In 2008, Exclusive Brethren member and GP Mark Christopher James Craddock, 75, prescribed the 18-year-old anti-androgen therapy cyproterone acetate (Cyprostat) during a 10-minute consultation in his home.
According to stuff.co.nz, the drug that Craddock prescribed is used to treat prostate cancer and severe male sexual disorders and sexual deviation.
The patient was a member of the Exclusive Brethren church at the time, the report said.
In a complaint letter to the Health Care Complaints Commission, he said when, at the age of 18 he came out as gay, a church leader told him, “there’s medication you can go on”.

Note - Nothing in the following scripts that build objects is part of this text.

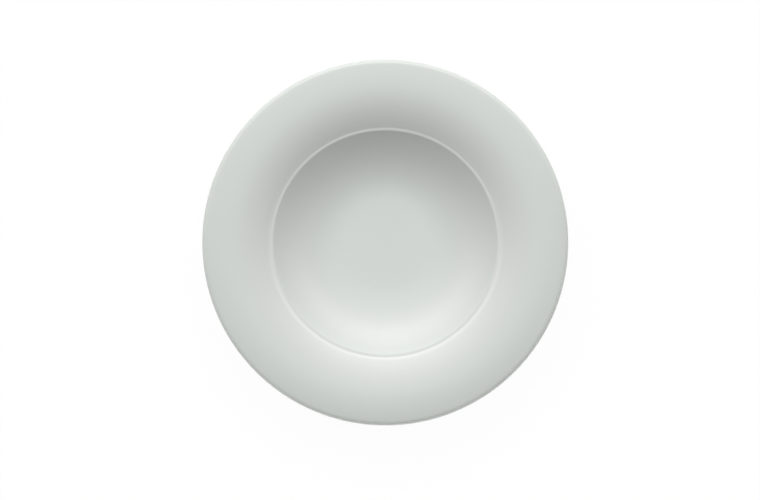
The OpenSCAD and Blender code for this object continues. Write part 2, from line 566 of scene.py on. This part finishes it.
    def turn(
        self, name: str, line: list[Point], finish: bpy.types.Material, wiped: set[int], waver: float
    ) -> bpy.types.Object:
        """Turns a section line into a closed mesh object.

        Args:
            name: Name of the new object.
            line: Points as radius and height, from the axis back to the axis.
            finish: Material of the whole surface.
            wiped: Indices of the points that waver.
            waver: Furthest that a wiped point rises or sinks.

        Returns:
            The finished object, with its faces outward.
        """
        seed = bpy.data.meshes.new(name + "_section")
        edges = [(i, i + 1) for i in range(len(line) - 1)]
        seed.from_pydata([(r, 0.0, z) for r, z in line], edges, [])
        weights = seed.attributes.new(self.WIPED, "FLOAT", "POINT")
        weights.data.foreach_set("value", [float(i in wiped) for i in range(len(line))])
        holder = bpy.data.objects.new(name + "_holder", seed)
        bpy.context.scene.collection.objects.link(holder)
        modifier = holder.modifiers.new("revolve", "NODES")
        modifier.node_group = self.group
        values = {
            self.STEPS_INPUT: self.steps,
            self.MERGE_INPUT: self.merge_distance,
            self.WAVER_INPUT: waver,
            self.WAVER_COUNT_INPUT: self.waver_count,
            self.FINISH_INPUT: finish,
        }
        for item in self.group.interface.items_tree:
            if item.in_out == "INPUT" and item.name in values:
                modifier[item.identifier] = values[item.name]
        holder.update_tag()
        depsgraph = bpy.context.evaluated_depsgraph_get()
        mesh = bpy.data.meshes.new_from_object(holder.evaluated_get(depsgraph))
        holder.modifiers.remove(modifier)
        bpy.data.objects.remove(holder)
        bpy.data.meshes.remove(seed)
        mesh.name = name
        piece = bpy.data.objects.new(name, mesh)
        bpy.context.scene.collection.objects.link(piece)
        return piece


class Effects:
    """Shader node groups that the finishes share, each built once."""

    def __init__(self) -> None:
        """Builds the groups."""
        self.clouds = self._clouds()
        self.ring = self._ring()
        self.specks = self._specks()

    @staticmethod
    def _clouds() -> bpy.types.NodeTree:
        """Builds soft clouds on Object coordinates.

        Returns:
            The group, whose mask runs from 0 to 1.
        """
        tree, given, result = make_group(
            "soft_clouds",
            "ShaderNodeTree",
            {
                "Scale": ("NodeSocketFloat", 20.0),
                "Detail": ("NodeSocketFloat", 2.0),
                "Contrast": ("NodeSocketFloat", 1.5),
            },
            {"Mask": "NodeSocketFloat"},
        )
        place = tree.node("ShaderNodeTexCoord")
        noise = tree.node("ShaderNodeTexNoise")
        tree.join(place.outputs["Object"], noise.inputs["Vector"])
        tree.join(given.outputs["Scale"], noise.inputs["Scale"])
        tree.join(given.outputs["Detail"], noise.inputs["Detail"])
        swing = tree.math("SUBTRACT", noise.outputs[0], 0.5)
        swing = tree.math("MULTIPLY", swing, given.outputs["Contrast"])
        tree.join(tree.math("ADD", swing, 0.5, clamp=True), result.inputs["Mask"])
        return tree.tree

    @staticmethod
    def _ring() -> bpy.types.NodeTree:
        """Builds a soft ring about the plate's axis, between two heights.

        Returns:
            The group, whose mask is 1 on the ring's middle line.
        """
        tree, given, result = make_group(
            "ring_band",
            "ShaderNodeTree",
            {
                "Radius": ("NodeSocketFloat", 0.1),
                "Half Width": ("NodeSocketFloat", 0.002),
                "Height": ("NodeSocketFloat", 0.0),
                "Half Height": ("NodeSocketFloat", 0.01),
            },
            {"Mask": "NodeSocketFloat"},
        )
        place = tree.node("ShaderNodeTexCoord")
        parts = tree.node("ShaderNodeSeparateXYZ")
        tree.join(place.outputs["Object"], parts.inputs[0])
        squares = [tree.math("MULTIPLY", parts.outputs[i], parts.outputs[i]) for i in (0, 1)]
        radius = tree.math("SQRT", tree.math("ADD", *squares))
        masks = []
        for value, centre, half in (
            (radius, "Radius", "Half Width"),
            (parts.outputs["Z"], "Height", "Half Height"),
        ):
            away = tree.math("ABSOLUTE", tree.math("SUBTRACT", value, given.outputs[centre]))
            masks.append(tree.ramp(away, 0.0, given.outputs[half], 1.0, 0.0))
        tree.join(tree.math("MULTIPLY", *masks), result.inputs["Mask"])
        return tree.tree

    @staticmethod
    def _specks() -> bpy.types.NodeTree:
        """Builds scattered small round specks on Object coordinates.

        Returns:
            The group, whose mask is 1 in the middle of a speck.
        """
        tree, given, result = make_group(
            "small_specks",
            "ShaderNodeTree",
            {
                "Scale": ("NodeSocketFloat", 300.0),
                "Share": ("NodeSocketFloat", 0.1),
                "Size": ("NodeSocketFloat", 0.2),
            },
            {"Mask": "NodeSocketFloat"},
        )
        place = tree.node("ShaderNodeTexCoord")
        cells = tree.node("ShaderNodeTexVoronoi", feature="F1")
        tree.join(place.outputs["Object"], cells.inputs["Vector"])
        tree.join(given.outputs["Scale"], cells.inputs["Scale"])
        chance = tree.node("ShaderNodeSeparateColor")
        tree.join(cells.outputs["Color"], chance.inputs[0])
        chosen = tree.math("LESS_THAN", chance.outputs[0], given.outputs["Share"])
        speck = tree.ramp(cells.outputs["Distance"], 0.0, given.outputs["Size"], 1.0, 0.0)
        tree.join(tree.math("MULTIPLY", chosen, speck), result.inputs["Mask"])
        return tree.tree


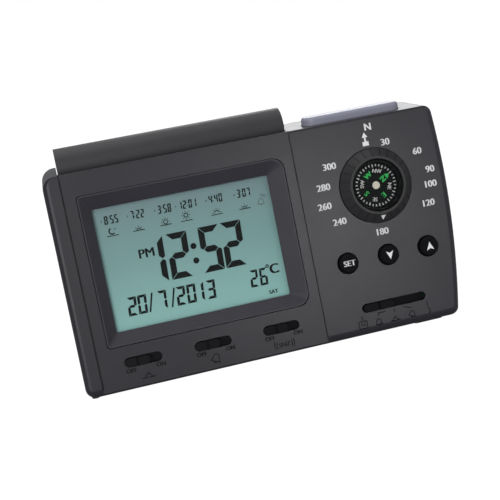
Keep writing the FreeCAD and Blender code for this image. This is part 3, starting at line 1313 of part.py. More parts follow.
# Top button
def snooze():
    under = "0 - wall - slide_gap"
    grip = f"(snooze_rear - snooze_front) / {ROUND}"
    cap = top_plate("snooze_cap", ("snooze_left", "snooze_right"), ("snooze_front", "snooze_rear"),
                    (f"{under} - overlap", "snooze_out"), grip)
    top = value("snooze_out") - 1e-6
    cap = filleted("snooze_cap_rounded", cap, "snooze_round", lambda edge: edge.BoundBox.ZMin > top)
    flange = top_plate("snooze_plate", ("snooze_left - snooze_flange", "snooze_right + snooze_flange"),
                       ("snooze_front - snooze_flange", "snooze_rear + snooze_flange"),
                       (f"{under} - snooze_flange_thick", under), f"{grip} + snooze_flange")
    node(joined("snooze_button", [cap, flange]), "snooze_button", LEVEL)
    middle_x, middle_y = "(snooze_left + snooze_right) / 2", "(snooze_front + snooze_rear) / 2"
    top_plunger = f"{under} - snooze_flange_thick - snooze_travel - slide_gap"
    top_body = f"{top_plunger} - snooze_plunger_height"
    top_board = f"{top_body} - snooze_switch_height"
    half = "snooze_switch / 2"
    body = joined("push_switch", [
        box("push_body", (f"{middle_x} - {half}", f"{middle_x} + {half}"),
            (f"{middle_y} - {half}", f"{middle_y} + {half}"),
            (top_board, top_body)),
        pin_up("push_plunger", middle_x, middle_y, "snooze_plunger",
               (f"{top_body} - overlap", top_plunger)),
    ])
    node(body, "snooze_switch", LEVEL)
    board = box("snooze_board_box", ("snooze_board_left", "snooze_board_right"),
                ("snooze_front + snooze_board_shift", "snooze_rear + snooze_board_shift"),
                (f"{top_board} - board_thick", top_board))
    node(alone("snooze_board", board), "snooze_board", LEVEL)


# Speaker
def speaker():
    face = SPEAKER_FACE
    frame = turned("speaker_frame", [
        ("speaker_radius", face),
        ("speaker_radius", f"{face} - speaker_rim"),
        ("basket_mouth", f"{face} - speaker_rim"),
        ("magnet_radius + basket_foot", BASKET_BACK),
        ("basket_eye", BASKET_BACK),
        ("basket_eye", f"{BASKET_BACK} + basket_sheet"),
        ("magnet_radius + basket_foot - overlap", f"{BASKET_BACK} + basket_sheet"),
        ("basket_mouth - basket_sheet", f"{face} - speaker_rim + cone_thick"),
        ("basket_mouth - basket_sheet", face),
    ])
    node(frame, "speaker_frame", at("speaker_x", "speaker_z"))
    cone = turned("speaker_cone", [
        ("speaker_radius - cone_margin", face),
        ("speaker_radius - cone_margin", f"{face} - cone_thick"),
        ("cap_radius", f"{face} - cone_deep"),
        ("0", f"{face} - cone_deep + cap_rise"),
        ("0", f"{face} - cone_deep + cap_rise + cone_thick"),
        ("cap_radius", f"{face} - cone_deep + cone_thick"),
        ("speaker_radius - cone_margin - cone_lip", face),
    ])
    node(cone, "speaker_cone", at("speaker_x", "speaker_z"))
    magnet = disc("magnet_disc", "speaker_x", "speaker_z", "magnet_radius",
                  (f"{face} - speaker_deep", BASKET_BACK))
    node(alone("speaker_magnet", magnet), "speaker_magnet")
    ring = cut("speaker_gasket",
               disc("gasket_disc", "speaker_x", "speaker_z", "speaker_radius", (face, INNER_BACK)),
               [disc("gasket_eye", "speaker_x", "speaker_z", "grille_radius + gasket_margin",
                     (f"{face} - past", FAR))])
    node(ring, "speaker_gasket")


# Power
def batteries():
    """Two cells side by side, laid head to tail."""
    cells = []
    end = "cell_start + cell_length + nub_length"
    for k, z in enumerate(CELLS):
        if k == 0:
            body, nub = ("cell_start", f"{end} - nub_length"), (f"{end} - nub_length - overlap", end)
        else:
            body, nub = ("cell_start + nub_length", end), ("cell_start",
                                                           "cell_start + nub_length + overlap")
        cells.append(joined(f"cell_{k}", [rod(f"cell_body_{k}", body, "cell_depth", z, "cell_radius"),
                                          rod(f"cell_nub_{k}", nub, "cell_depth", z, "nub_radius")]))
    node(joined("batteries", cells), "batteries", count=2)


def battery_contacts():
    """Plates at both ends of the bay, one for each cell end."""
    half = "contact_side / 2"
    plates = []
    for k, z in enumerate(CELLS):
        for name, start in (("left", BAY_LEFT), ("right", "cell_start + cell_length + nub_length")):
            plates.append(box(f"contact_{name}_{k}", (start, f"{start} + contact_thick"),
                              (f"cell_depth - {half}", f"cell_depth + {half}"),
                              (f"{z} - {half}", f"{z} + {half}")))
    node(joined("battery_contacts", plates), "battery_contacts", count=4)


def battery_springs():
    """Spiral springs that press the cells against the right-hand contacts."""
    springs = []
    for k, z in enumerate(CELLS):
        helix = doc.addObject("Part::Helix", f"spring_path_{k}")
        helix.Placement.Rotation = ACROSS
        bind(helix, "Radius", "spring_radius")
        bind(helix, "Height", SPRING_ROOM)
        bind(helix, "Pitch", f"({SPRING_ROOM}) / {SPRING_TURNS}")
        bind(helix, "Placement.Base.x", f"{BAY_LEFT} + contact_thick + spring_wire + spring_gap")
        bind(helix, "Placement.Base.y", "cell_depth")
        bind(helix, "Placement.Base.z", z)
        ring = doc.addObject("Part::Circle", f"spring_section_{k}")
        bind(ring, "Radius", "spring_wire")
        ring.Placement.Rotation = Rotation(Vector(0, 0, 1), Vector(0, 1, 0))
        bind(ring, "Placement.Base.x", f"{BAY_LEFT} + contact_thick + spring_wire + spring_gap")
        bind(ring, "Placement.Base.y", "cell_depth")
        bind(ring, "Placement.Base.z", f"{z} - spring_radius")
        coil = doc.addObject("Part::Sweep", f"spring_{k}")
        coil.Sections = [ring]
        coil.Spine = (helix, ["Edge1"])
        coil.Solid = True
        coil.Frenet = True
        springs.append(coil)
    node(joined("battery_springs", springs), "battery_springs", count=2)


front_case()
rear_case()
battery_cover()
case_screws()
foot_pads()
stand()
stand_pad()
stand_pins()
display_frame()
window_plate("display_lens", "lens_margin", (WINDOW_FRONT, f"{WINDOW_FRONT} + lens_thick"))
window_plate("display_glass", "glass_margin", (BEZEL_BACK, GLASS_BACK))
window_plate("light_guide", "glass_margin - guide_short", (GLASS_BACK, BOARD_FRONT),
             "strip_width + strip_gap")
display_strip()
main_board()
board_parts()
slide_switches()
knobs()
key_board()
keypad()
buttons()
dial_ring()
dial_retainer()
compass()
snooze()
speaker()
batteries()
battery_contacts()
battery_springs()
doc.recompute()

# Checks and export
for item in doc.Objects:
    if {"Invalid", "Error"} & set(item.State):
        raise RuntimeError(f"{item.Label} could not be made: {item.State}")
for item, count in NODES:
    shape = item.Shape
    if shape.isNull() or not shape.isValid() or len(shape.Solids) != count:
        raise RuntimeError(f"{item.Label}: {len(shape.Solids)} solids where {count} are wanted, or not valid")

# The origin is the middle of the space that the clock stands on
whole = Part.makeCompound([item.Shape for item, count in NODES]).optimalBoundingBox(False, False)
shift = Vector(-(whole.XMin + whole.XMax) / 2, -(whole.YMin + whole.YMax) / 2, -whole.ZMin)
for item, count in NODES:
    item.Placement = Placement(shift, Rotation()).multiply(item.Placement)

os.makedirs("parts", exist_ok=True)
for item, count in NODES:
    item.Shape.exportStep(f"parts/{item.Label}.step")
    print(f"{item.Label}: {count} solid, {item.Shape.Volume:.1f} mm3")
print(f"shift {shift.x:.4f} {shift.y:.4f} {shift.z:.4f}")
print(f"size {whole.XLength:.3f} {whole.YLength:.3f} {whole.ZLength:.3f}, {len(NODES)} nodes")
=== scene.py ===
"""Azan clock, dressed: finishes, display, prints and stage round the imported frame.

Marks are laid out on the clock's front face, in millimetres: x to the right from the case's
left side, z up along the panel from its lower edge. FACE turns that layout into the row frame,
in metres.
"""

import json
import math

import bmesh
import bpy
from bpy.props import FloatProperty, FloatVectorProperty, PointerProperty
from mathutils import Matrix, Vector


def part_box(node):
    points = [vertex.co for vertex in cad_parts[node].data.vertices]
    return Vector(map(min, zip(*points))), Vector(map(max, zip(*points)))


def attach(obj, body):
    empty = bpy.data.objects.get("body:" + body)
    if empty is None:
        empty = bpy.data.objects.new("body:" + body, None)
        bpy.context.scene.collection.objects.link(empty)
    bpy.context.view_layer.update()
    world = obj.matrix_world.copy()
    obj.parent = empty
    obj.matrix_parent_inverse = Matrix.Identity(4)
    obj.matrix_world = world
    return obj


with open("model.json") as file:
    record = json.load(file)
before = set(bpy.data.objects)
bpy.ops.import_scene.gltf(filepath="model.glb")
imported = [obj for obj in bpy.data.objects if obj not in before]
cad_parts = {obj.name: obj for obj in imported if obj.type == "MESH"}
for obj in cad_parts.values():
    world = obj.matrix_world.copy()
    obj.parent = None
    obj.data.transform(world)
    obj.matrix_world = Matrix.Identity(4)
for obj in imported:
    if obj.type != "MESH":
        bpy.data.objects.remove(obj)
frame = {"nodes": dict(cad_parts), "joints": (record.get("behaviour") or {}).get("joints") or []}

bl_info = {
    "name": "Azan clock",
    "version": (1, 0, 0),
    "blender": (4, 5, 0),
    "location": "View3D > Sidebar > Azan clock",
    "description": "Finishes, display, prints and stage of a leaning desk clock",
    "category": "Object",
}

MM = 0.001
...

“He recommended that I speak to Dr Craddock on the matter with a view to my being placed on medication to help me with my ‘problem’,” the man said.
According to the report, in a hearing before the professional standards committee of the Medical Council of New South Wales in June, Craddock admitted he did not obtain a medical history, conduct a physical examination, take an adequate sexual history or arrange a follow-up appointment.
He did not refer the patient to a counsellor or a psychologist, despite the drug manufacturer’s recommendation, and did not order a liver test or discuss the side effects, which include impotence, the report said.
Craddock conceded it was potentially dangerous for a patient to have that much medication unsupervised. He said that he should not have prescribed it at all, the report added.